Copy exactly, please, the lines of the data from its start through the line containing "light.build(Vector((0, 0, self.lit_height)))".
— BEGIN Raw data —
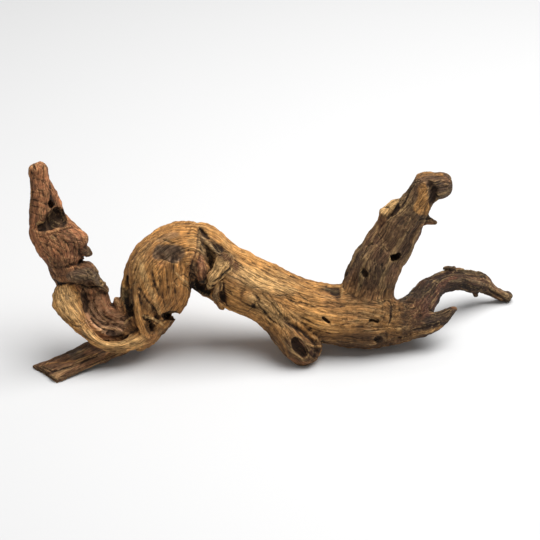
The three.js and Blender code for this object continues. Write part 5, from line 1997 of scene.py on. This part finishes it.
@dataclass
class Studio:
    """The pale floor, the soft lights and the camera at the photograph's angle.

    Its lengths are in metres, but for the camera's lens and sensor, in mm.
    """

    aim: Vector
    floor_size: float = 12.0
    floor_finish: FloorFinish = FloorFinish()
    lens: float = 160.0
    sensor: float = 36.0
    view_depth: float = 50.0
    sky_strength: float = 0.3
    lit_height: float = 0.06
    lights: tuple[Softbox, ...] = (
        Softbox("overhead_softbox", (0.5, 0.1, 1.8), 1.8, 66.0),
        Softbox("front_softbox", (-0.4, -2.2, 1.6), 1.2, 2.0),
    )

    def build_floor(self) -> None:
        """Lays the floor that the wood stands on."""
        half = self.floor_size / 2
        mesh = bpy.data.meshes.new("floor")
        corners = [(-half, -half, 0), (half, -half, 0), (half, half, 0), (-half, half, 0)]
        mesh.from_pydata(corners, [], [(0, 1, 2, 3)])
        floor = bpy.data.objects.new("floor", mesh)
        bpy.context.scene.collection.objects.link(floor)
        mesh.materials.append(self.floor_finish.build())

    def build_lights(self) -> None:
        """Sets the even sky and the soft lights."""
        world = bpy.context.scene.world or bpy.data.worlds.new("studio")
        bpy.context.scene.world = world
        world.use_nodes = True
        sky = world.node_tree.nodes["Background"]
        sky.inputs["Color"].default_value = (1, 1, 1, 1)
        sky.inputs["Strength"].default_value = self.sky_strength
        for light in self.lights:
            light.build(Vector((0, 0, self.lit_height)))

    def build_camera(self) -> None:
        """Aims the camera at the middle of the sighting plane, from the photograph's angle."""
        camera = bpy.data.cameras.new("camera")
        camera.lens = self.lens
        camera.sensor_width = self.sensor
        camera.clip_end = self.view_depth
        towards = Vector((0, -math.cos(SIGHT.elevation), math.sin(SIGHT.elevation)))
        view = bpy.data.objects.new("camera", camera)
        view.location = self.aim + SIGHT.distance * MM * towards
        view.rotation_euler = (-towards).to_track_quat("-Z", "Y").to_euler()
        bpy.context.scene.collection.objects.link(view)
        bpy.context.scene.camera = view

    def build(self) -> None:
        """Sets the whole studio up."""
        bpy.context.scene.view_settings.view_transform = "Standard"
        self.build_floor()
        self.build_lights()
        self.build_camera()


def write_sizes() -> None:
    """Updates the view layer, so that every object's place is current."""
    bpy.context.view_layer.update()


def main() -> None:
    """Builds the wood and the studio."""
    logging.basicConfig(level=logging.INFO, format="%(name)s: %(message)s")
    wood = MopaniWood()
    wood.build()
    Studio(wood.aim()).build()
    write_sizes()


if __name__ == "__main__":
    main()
— END Raw data —
Output:
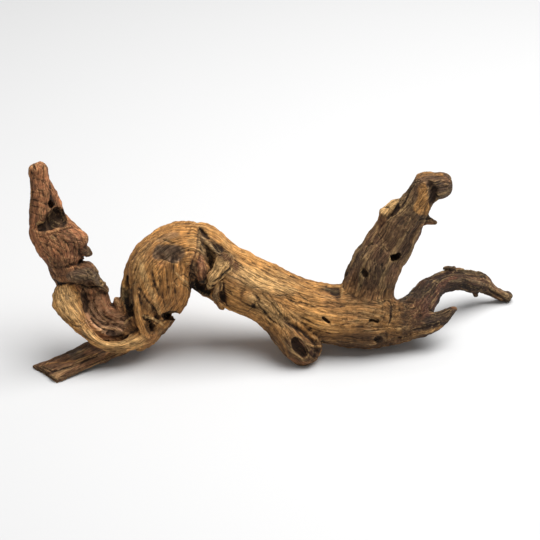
The three.js and Blender code for this object continues. Write part 5, from line 1997 of scene.py on. This part finishes it.
@dataclass
class Studio:
    """The pale floor, the soft lights and the camera at the photograph's angle.

    Its lengths are in metres, but for the camera's lens and sensor, in mm.
    """

    aim: Vector
    floor_size: float = 12.0
    floor_finish: FloorFinish = FloorFinish()
    lens: float = 160.0
    sensor: float = 36.0
    view_depth: float = 50.0
    sky_strength: float = 0.3
    lit_height: float = 0.06
    lights: tuple[Softbox, ...] = (
        Softbox("overhead_softbox", (0.5, 0.1, 1.8), 1.8, 66.0),
        Softbox("front_softbox", (-0.4, -2.2, 1.6), 1.2, 2.0),
    )

    def build_floor(self) -> None:
        """Lays the floor that the wood stands on."""
        half = self.floor_size / 2
        mesh = bpy.data.meshes.new("floor")
        corners = [(-half, -half, 0), (half, -half, 0), (half, half, 0), (-half, half, 0)]
        mesh.from_pydata(corners, [], [(0, 1, 2, 3)])
        floor = bpy.data.objects.new("floor", mesh)
        bpy.context.scene.collection.objects.link(floor)
        mesh.materials.append(self.floor_finish.build())

    def build_lights(self) -> None:
        """Sets the even sky and the soft lights."""
        world = bpy.context.scene.world or bpy.data.worlds.new("studio")
        bpy.context.scene.world = world
        world.use_nodes = True
        sky = world.node_tree.nodes["Background"]
        sky.inputs["Color"].default_value = (1, 1, 1, 1)
        sky.inputs["Strength"].default_value = self.sky_strength
        for light in self.lights:
            light.build(Vector((0, 0, self.lit_height)))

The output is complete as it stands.